__Written exercise__
Please quote exactly the opening lines of the data, from the first line to the one where "self.front_loop()" appears.

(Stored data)
──────────

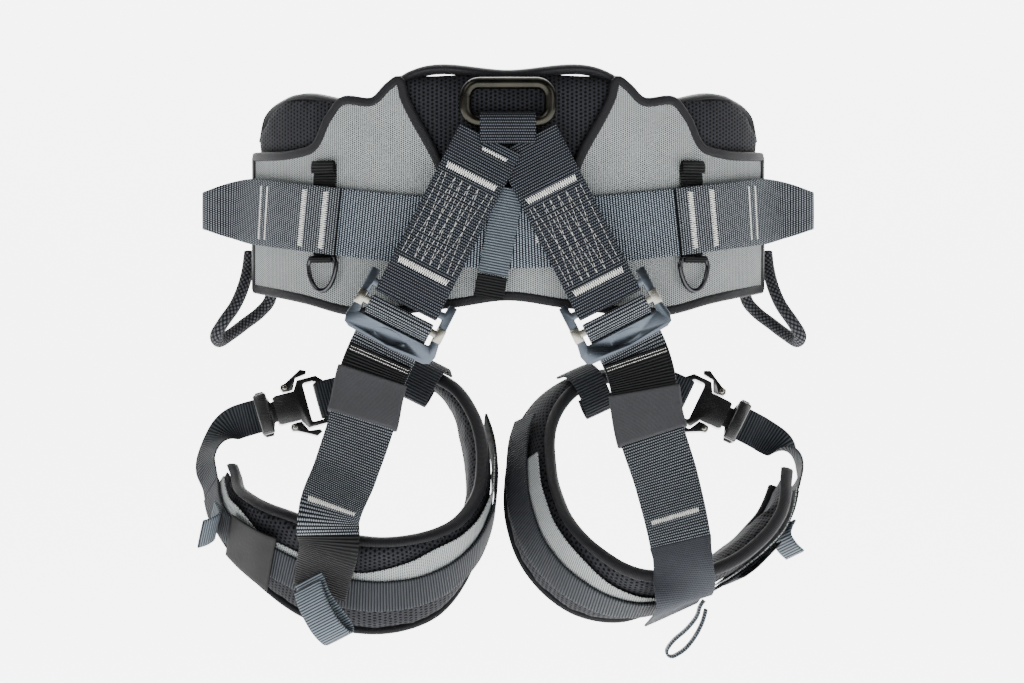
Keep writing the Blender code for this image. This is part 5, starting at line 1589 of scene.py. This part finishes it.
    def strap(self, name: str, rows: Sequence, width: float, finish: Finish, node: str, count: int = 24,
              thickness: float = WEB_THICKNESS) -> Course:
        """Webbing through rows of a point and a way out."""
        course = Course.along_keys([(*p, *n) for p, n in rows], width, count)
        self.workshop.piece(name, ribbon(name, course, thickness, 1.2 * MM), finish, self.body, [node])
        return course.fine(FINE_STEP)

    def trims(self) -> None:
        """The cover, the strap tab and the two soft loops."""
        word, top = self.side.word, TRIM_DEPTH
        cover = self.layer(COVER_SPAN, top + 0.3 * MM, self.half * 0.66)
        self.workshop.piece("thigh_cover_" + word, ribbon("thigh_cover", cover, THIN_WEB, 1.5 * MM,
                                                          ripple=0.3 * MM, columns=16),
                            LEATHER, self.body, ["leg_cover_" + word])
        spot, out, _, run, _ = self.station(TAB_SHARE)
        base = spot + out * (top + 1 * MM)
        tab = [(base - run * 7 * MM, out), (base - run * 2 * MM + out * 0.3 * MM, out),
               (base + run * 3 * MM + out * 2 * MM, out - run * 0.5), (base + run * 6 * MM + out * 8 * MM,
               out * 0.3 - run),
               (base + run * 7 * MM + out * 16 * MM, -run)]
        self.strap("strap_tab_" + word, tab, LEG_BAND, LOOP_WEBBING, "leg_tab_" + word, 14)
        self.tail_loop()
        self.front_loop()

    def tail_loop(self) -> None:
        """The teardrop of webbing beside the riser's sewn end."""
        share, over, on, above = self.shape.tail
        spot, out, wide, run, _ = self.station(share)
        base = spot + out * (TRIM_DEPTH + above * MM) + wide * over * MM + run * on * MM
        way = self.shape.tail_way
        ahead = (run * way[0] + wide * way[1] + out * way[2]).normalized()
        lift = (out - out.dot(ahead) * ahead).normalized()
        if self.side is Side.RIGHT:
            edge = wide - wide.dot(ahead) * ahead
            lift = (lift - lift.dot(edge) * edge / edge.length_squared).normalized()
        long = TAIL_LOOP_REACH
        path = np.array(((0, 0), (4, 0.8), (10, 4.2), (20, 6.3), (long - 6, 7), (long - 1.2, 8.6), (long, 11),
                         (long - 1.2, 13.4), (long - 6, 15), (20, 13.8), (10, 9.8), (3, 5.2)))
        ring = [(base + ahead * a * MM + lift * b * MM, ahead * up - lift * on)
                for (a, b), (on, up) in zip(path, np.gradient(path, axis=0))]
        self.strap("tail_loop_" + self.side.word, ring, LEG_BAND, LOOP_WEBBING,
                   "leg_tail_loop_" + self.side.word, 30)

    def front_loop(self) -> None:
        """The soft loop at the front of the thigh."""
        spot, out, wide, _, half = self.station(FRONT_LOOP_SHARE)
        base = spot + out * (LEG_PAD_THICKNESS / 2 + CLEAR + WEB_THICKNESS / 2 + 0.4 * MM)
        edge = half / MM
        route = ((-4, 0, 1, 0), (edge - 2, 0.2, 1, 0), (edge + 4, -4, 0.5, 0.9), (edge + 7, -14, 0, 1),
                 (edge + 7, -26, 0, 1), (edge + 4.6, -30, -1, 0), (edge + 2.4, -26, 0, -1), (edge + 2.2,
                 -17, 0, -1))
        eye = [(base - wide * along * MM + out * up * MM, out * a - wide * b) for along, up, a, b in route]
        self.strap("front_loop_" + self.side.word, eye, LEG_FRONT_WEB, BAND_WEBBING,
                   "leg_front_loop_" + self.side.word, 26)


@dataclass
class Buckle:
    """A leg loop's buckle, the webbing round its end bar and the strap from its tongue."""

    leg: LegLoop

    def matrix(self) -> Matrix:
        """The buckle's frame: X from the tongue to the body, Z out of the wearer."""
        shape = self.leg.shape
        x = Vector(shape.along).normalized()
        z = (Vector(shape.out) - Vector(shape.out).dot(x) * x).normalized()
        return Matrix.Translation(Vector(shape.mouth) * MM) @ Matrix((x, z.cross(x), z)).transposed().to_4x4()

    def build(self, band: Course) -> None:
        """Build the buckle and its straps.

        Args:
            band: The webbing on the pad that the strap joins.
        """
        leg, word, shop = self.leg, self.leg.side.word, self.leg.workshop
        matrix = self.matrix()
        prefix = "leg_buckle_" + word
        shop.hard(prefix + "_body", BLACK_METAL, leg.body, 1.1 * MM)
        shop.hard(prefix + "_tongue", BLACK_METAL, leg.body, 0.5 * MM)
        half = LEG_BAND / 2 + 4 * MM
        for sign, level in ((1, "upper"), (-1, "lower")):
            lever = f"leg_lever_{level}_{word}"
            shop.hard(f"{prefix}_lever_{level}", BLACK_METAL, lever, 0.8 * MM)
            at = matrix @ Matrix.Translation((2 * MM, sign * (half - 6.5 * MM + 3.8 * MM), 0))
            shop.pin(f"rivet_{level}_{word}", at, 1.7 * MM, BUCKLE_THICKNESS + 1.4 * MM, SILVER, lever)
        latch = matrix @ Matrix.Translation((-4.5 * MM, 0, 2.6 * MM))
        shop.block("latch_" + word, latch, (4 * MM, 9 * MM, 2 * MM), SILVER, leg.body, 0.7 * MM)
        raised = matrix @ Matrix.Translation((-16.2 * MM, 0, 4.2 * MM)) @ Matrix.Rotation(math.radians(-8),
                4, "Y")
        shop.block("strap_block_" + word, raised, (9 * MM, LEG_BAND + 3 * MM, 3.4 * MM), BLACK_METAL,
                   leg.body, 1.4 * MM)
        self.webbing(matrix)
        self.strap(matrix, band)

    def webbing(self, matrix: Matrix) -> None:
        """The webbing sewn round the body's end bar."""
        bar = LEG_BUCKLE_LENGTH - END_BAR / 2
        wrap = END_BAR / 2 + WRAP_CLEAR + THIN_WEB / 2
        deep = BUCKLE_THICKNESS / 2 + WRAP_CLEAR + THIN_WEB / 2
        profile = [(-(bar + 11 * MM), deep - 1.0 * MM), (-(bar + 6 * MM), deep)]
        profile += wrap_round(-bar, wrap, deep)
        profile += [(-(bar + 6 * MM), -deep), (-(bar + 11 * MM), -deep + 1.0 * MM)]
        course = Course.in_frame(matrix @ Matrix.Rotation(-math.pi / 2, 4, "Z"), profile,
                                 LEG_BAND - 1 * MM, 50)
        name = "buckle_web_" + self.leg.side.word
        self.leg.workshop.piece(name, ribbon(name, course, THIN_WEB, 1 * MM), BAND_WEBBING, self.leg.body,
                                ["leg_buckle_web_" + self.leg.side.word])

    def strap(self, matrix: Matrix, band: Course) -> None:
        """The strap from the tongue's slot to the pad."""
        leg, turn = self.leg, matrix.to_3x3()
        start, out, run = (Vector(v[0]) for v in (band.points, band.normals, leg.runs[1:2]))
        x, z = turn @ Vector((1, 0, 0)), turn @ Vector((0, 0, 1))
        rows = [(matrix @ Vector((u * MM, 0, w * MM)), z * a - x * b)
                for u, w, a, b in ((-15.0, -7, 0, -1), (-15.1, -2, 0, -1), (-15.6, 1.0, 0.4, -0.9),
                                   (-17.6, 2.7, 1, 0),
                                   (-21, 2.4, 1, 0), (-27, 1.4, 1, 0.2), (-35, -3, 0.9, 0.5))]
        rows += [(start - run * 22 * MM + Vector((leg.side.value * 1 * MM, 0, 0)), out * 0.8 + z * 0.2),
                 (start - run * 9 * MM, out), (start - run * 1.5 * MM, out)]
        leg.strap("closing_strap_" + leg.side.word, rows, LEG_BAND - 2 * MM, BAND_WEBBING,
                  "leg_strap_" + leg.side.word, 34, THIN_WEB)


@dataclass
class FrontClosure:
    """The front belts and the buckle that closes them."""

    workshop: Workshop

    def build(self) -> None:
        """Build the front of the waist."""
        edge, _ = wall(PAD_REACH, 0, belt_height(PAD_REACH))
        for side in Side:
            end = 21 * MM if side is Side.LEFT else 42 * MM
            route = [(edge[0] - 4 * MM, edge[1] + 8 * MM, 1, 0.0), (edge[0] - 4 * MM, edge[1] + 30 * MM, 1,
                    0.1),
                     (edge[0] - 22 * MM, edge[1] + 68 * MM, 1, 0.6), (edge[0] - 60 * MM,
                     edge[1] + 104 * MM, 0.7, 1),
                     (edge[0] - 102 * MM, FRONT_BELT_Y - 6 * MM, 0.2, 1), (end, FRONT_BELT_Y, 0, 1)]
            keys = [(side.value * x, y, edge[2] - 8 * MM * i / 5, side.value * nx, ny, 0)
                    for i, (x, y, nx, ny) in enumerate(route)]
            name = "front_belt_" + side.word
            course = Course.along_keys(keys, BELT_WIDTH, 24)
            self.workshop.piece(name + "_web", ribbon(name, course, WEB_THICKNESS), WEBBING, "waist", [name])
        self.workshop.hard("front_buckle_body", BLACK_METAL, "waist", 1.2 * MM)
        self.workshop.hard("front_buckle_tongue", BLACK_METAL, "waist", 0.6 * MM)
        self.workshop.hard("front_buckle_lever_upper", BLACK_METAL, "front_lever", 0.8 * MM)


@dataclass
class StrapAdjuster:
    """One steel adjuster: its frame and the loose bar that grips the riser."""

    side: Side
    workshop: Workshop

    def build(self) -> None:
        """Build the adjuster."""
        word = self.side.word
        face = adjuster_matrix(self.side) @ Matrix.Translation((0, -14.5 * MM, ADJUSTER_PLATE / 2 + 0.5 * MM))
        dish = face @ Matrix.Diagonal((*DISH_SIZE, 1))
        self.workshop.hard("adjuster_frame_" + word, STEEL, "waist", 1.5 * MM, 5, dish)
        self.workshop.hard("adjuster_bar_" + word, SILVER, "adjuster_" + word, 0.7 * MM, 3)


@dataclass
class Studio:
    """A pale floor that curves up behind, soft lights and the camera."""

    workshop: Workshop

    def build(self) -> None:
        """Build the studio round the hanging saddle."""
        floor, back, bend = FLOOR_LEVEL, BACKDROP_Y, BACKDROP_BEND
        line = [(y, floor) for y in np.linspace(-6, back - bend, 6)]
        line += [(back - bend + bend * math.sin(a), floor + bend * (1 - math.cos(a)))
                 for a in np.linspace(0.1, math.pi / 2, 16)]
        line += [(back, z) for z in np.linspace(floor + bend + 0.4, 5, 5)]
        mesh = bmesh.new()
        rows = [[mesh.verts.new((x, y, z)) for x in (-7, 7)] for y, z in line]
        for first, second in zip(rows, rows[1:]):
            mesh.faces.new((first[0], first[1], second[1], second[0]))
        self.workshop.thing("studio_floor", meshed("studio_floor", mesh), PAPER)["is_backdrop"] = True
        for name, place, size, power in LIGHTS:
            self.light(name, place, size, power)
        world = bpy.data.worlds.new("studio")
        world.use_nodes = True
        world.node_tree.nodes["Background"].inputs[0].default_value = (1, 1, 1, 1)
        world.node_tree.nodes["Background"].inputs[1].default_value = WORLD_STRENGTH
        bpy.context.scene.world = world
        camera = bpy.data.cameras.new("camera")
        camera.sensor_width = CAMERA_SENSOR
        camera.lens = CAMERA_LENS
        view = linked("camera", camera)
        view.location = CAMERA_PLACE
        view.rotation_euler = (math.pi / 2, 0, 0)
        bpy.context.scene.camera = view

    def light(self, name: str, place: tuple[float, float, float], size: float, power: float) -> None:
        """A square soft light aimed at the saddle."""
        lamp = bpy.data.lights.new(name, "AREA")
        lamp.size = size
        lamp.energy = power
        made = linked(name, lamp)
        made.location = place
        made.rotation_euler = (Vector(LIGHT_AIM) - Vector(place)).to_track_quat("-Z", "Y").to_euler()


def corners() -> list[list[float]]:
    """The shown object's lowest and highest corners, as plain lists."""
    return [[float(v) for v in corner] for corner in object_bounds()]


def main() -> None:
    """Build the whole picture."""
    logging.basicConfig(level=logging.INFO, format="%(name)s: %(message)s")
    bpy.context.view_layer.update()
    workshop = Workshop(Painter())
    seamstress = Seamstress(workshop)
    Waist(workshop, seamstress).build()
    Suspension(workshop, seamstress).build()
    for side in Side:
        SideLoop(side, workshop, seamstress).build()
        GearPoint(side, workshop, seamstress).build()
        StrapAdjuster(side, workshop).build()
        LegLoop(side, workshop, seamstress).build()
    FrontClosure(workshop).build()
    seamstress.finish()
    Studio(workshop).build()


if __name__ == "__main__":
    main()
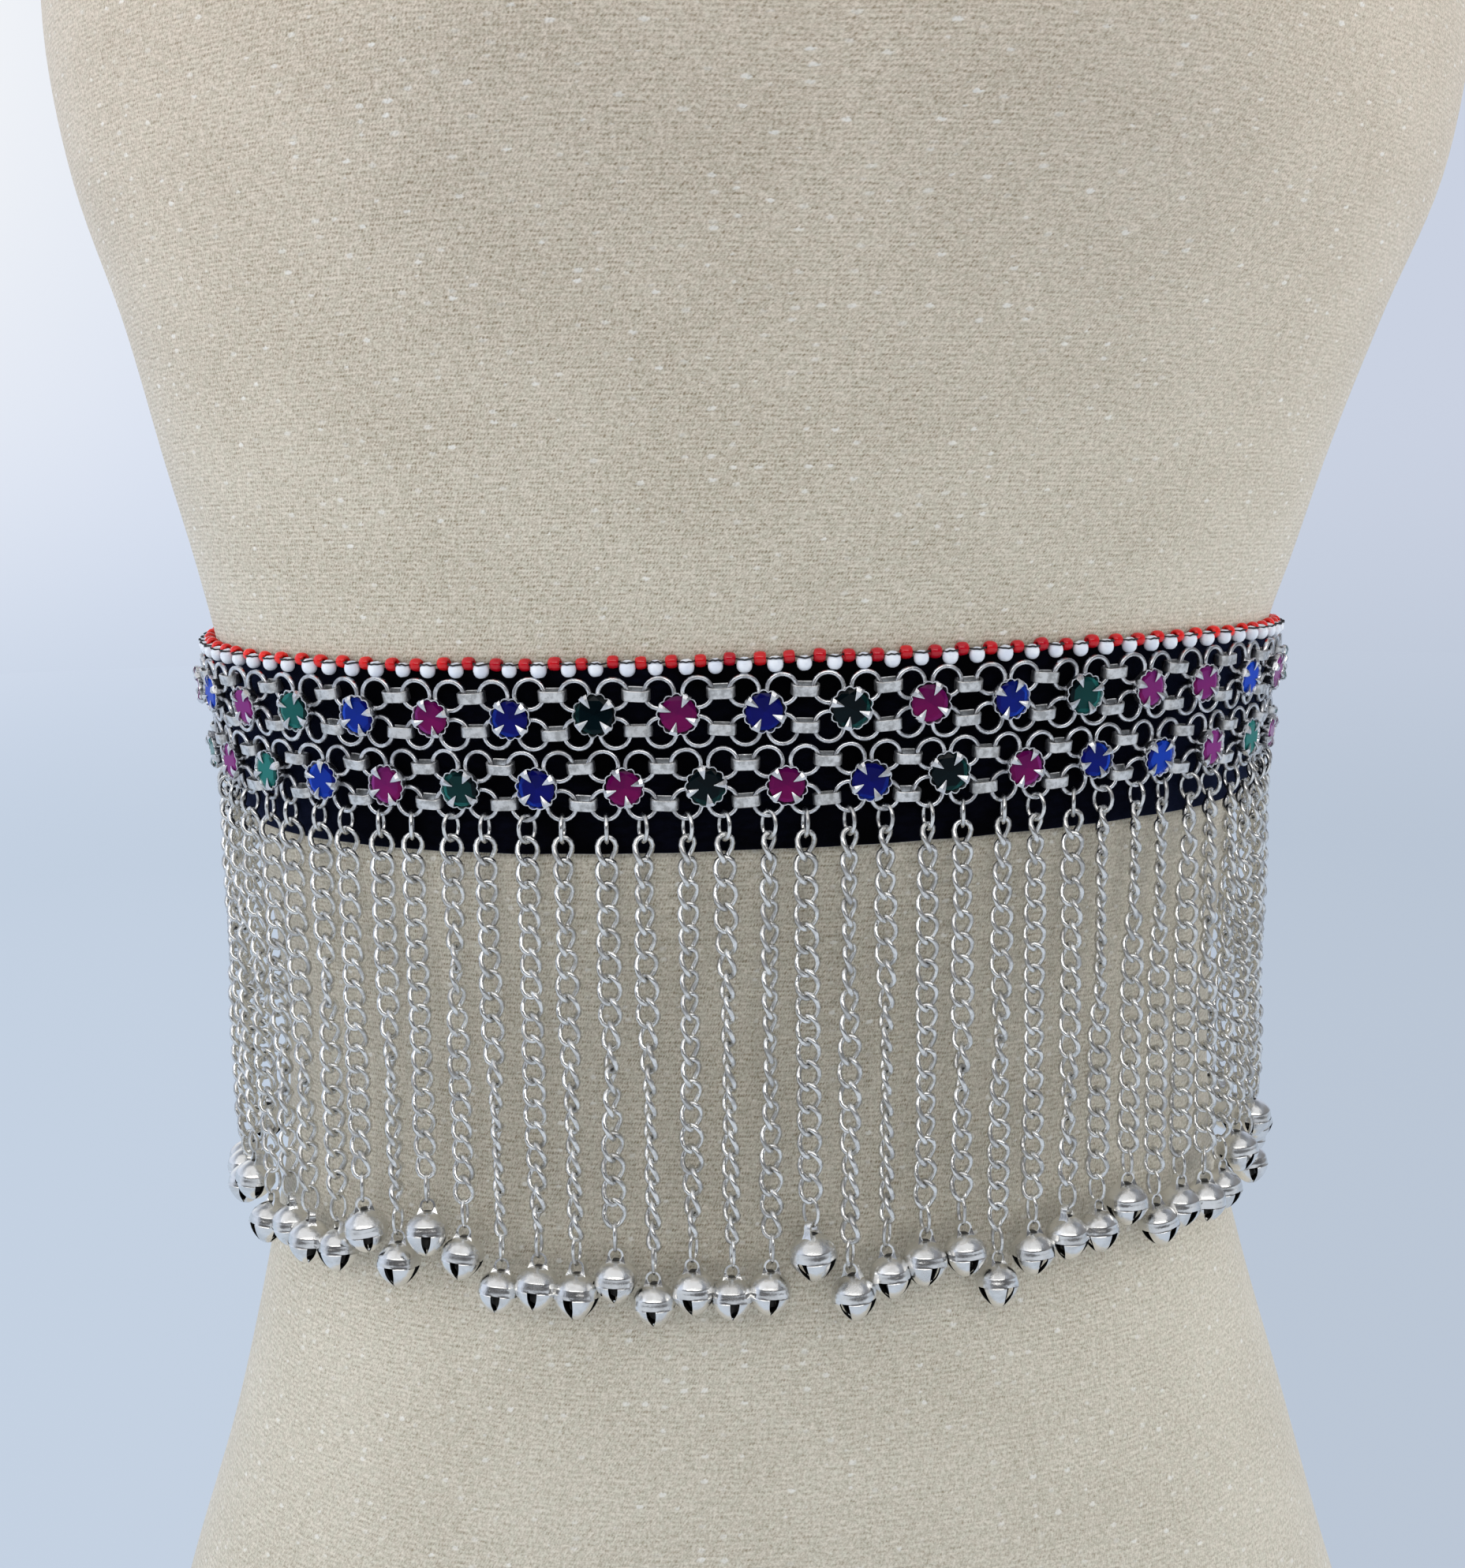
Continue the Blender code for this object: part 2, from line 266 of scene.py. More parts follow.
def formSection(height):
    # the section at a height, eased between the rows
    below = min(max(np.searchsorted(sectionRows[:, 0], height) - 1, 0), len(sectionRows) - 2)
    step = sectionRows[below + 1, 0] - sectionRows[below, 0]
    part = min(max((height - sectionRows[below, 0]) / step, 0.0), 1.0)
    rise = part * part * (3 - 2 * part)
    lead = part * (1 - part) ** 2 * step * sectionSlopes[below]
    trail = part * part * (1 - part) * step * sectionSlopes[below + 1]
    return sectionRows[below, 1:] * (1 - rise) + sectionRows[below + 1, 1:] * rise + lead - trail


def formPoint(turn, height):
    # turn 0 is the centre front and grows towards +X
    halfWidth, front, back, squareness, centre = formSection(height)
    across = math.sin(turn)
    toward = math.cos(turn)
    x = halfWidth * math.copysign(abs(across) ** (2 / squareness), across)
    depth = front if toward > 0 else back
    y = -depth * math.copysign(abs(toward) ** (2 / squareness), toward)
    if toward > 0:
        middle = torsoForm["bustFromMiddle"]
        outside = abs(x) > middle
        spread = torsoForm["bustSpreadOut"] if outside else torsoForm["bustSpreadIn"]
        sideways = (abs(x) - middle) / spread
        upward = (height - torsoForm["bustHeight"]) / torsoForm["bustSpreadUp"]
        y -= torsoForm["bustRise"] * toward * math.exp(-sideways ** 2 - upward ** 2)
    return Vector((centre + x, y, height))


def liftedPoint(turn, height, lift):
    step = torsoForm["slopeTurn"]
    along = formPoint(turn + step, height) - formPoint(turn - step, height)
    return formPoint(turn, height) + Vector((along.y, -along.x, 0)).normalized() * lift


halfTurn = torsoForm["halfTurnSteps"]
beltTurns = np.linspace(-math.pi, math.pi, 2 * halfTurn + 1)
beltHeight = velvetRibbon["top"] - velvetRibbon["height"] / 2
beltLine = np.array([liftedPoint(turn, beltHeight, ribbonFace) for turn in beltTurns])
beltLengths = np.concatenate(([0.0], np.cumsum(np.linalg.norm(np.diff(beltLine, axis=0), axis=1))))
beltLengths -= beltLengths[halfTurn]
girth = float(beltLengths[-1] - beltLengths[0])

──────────

__Correct response__
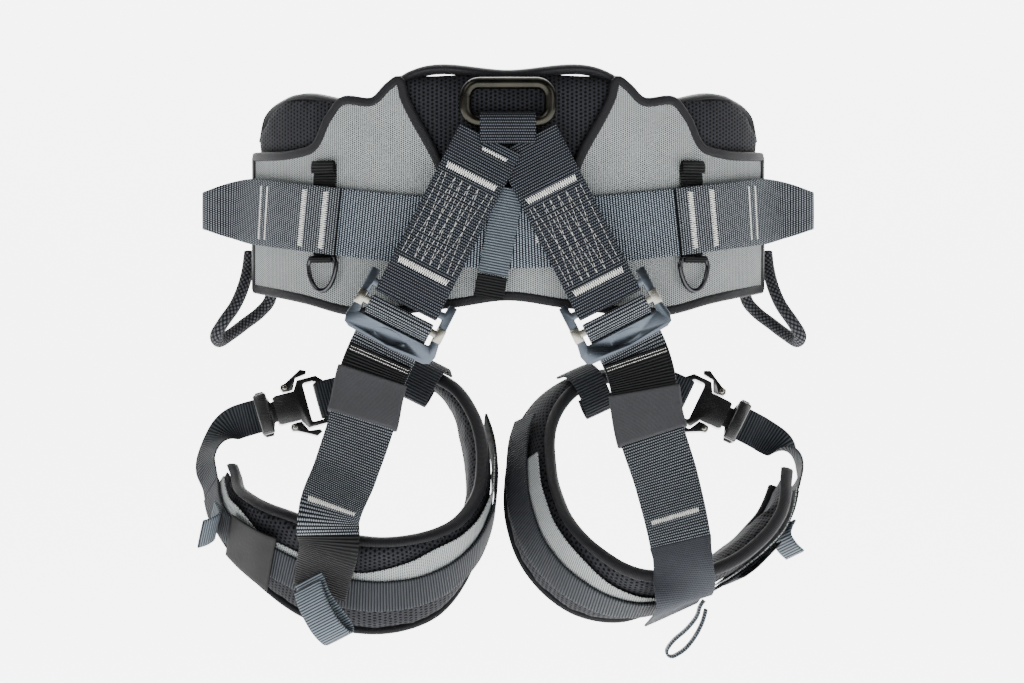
Keep writing the Blender code for this image. This is part 5, starting at line 1589 of scene.py. This part finishes it.
    def strap(self, name: str, rows: Sequence, width: float, finish: Finish, node: str, count: int = 24,
              thickness: float = WEB_THICKNESS) -> Course:
        """Webbing through rows of a point and a way out."""
        course = Course.along_keys([(*p, *n) for p, n in rows], width, count)
        self.workshop.piece(name, ribbon(name, course, thickness, 1.2 * MM), finish, self.body, [node])
        return course.fine(FINE_STEP)

    def trims(self) -> None:
        """The cover, the strap tab and the two soft loops."""
        word, top = self.side.word, TRIM_DEPTH
        cover = self.layer(COVER_SPAN, top + 0.3 * MM, self.half * 0.66)
        self.workshop.piece("thigh_cover_" + word, ribbon("thigh_cover", cover, THIN_WEB, 1.5 * MM,
                                                          ripple=0.3 * MM, columns=16),
                            LEATHER, self.body, ["leg_cover_" + word])
        spot, out, _, run, _ = self.station(TAB_SHARE)
        base = spot + out * (top + 1 * MM)
        tab = [(base - run * 7 * MM, out), (base - run * 2 * MM + out * 0.3 * MM, out),
               (base + run * 3 * MM + out * 2 * MM, out - run * 0.5), (base + run * 6 * MM + out * 8 * MM,
               out * 0.3 - run),
               (base + run * 7 * MM + out * 16 * MM, -run)]
        self.strap("strap_tab_" + word, tab, LEG_BAND, LOOP_WEBBING, "leg_tab_" + word, 14)
        self.tail_loop()
        self.front_loop()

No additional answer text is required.